Один из самых больших успехов в моей карьере был достигнут в балете Мясина "Парижское веселье" в роли, которую он сделал для Нины Таракановой. После моего дебюта в этом балете она в нём больше не танцевала. Действие происходило в весеннем Париже, и вначале девушки подметали сцену, готовя уличное кафе к открытию. Я была продавцом перчаток и примеряла перчатки на каждого мужчину, который приглашал меня на танец. Я никак не могла решить, с кем из них пойти. Входила богатая дама, офицер и пара джентльменов. И каждый из них целовал ей руку, каждому она уделяла внимание. Это был настоящий вечный флирт. Прибывал южноамериканец, которым был Мясным. А потом приходило много солдат и несколько девушек танцовщиц кан-кан. Каждый парень находил себе девушку, все танцевали. Наконец, я шла с бароном, которым был Фредди Франклин, и мы станцевали вальс, очень красивый, не венский - очень строгий, а свободный вальс, с подъемами и жете. Затем наступали сумерки, и все настроившись на романтику разбредались по парам. Это был Париж. Когда опустился занавес, мы с Фредди стояли у балюстрады и целовались.

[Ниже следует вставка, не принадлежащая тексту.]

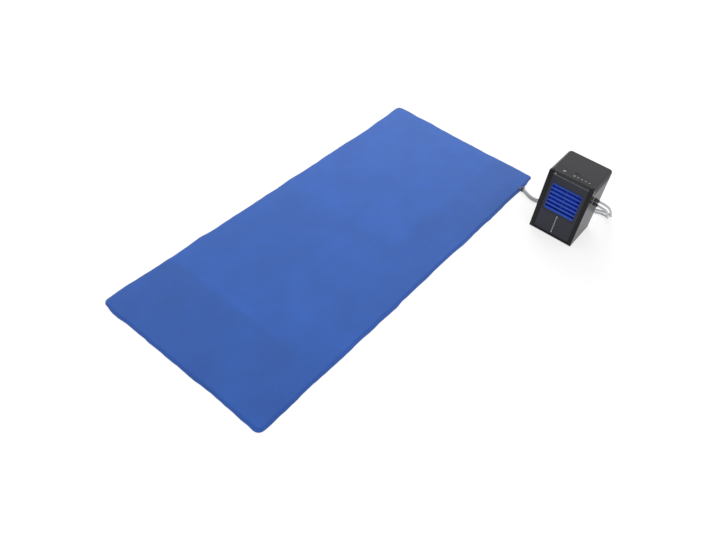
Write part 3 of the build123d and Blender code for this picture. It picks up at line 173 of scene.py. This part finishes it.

В 1940 году студия Warner Bros. решила снять фильм по мотивам "Русского балета в Париже " и "Испанского Каприччио", и мы отправились на кинопробы в голливудские студии. Мне никто ничего не сказал. Я посмотрела на расписание и подумала: "Почему меня не зовут на репетицию?" Наконец, Жан Негулеско, режиссер, отвел меня в сторону и сказал, что это потому, что я не фотогенична. Я была единственной, кто танцевал Веселье, и когда дело дошло до фильма, моя роль досталась Миладе Младовой, которая была очень красивой, но не динамичной исполнительницей. Я сказала Мясину : "Это моя роль. Разве ты не хочешь станцевать со мной парижский танец?" Но он проигнорировал меня. В фильме " Испанское Каприччио " (который Warner Bros. Переименовал в Spanish Fiesta), я все же станцевала свою партию, которая была небольшой, но довольно симпатичной. Видимо, для этой роли я была фотогенична, чтобы ее танцевать.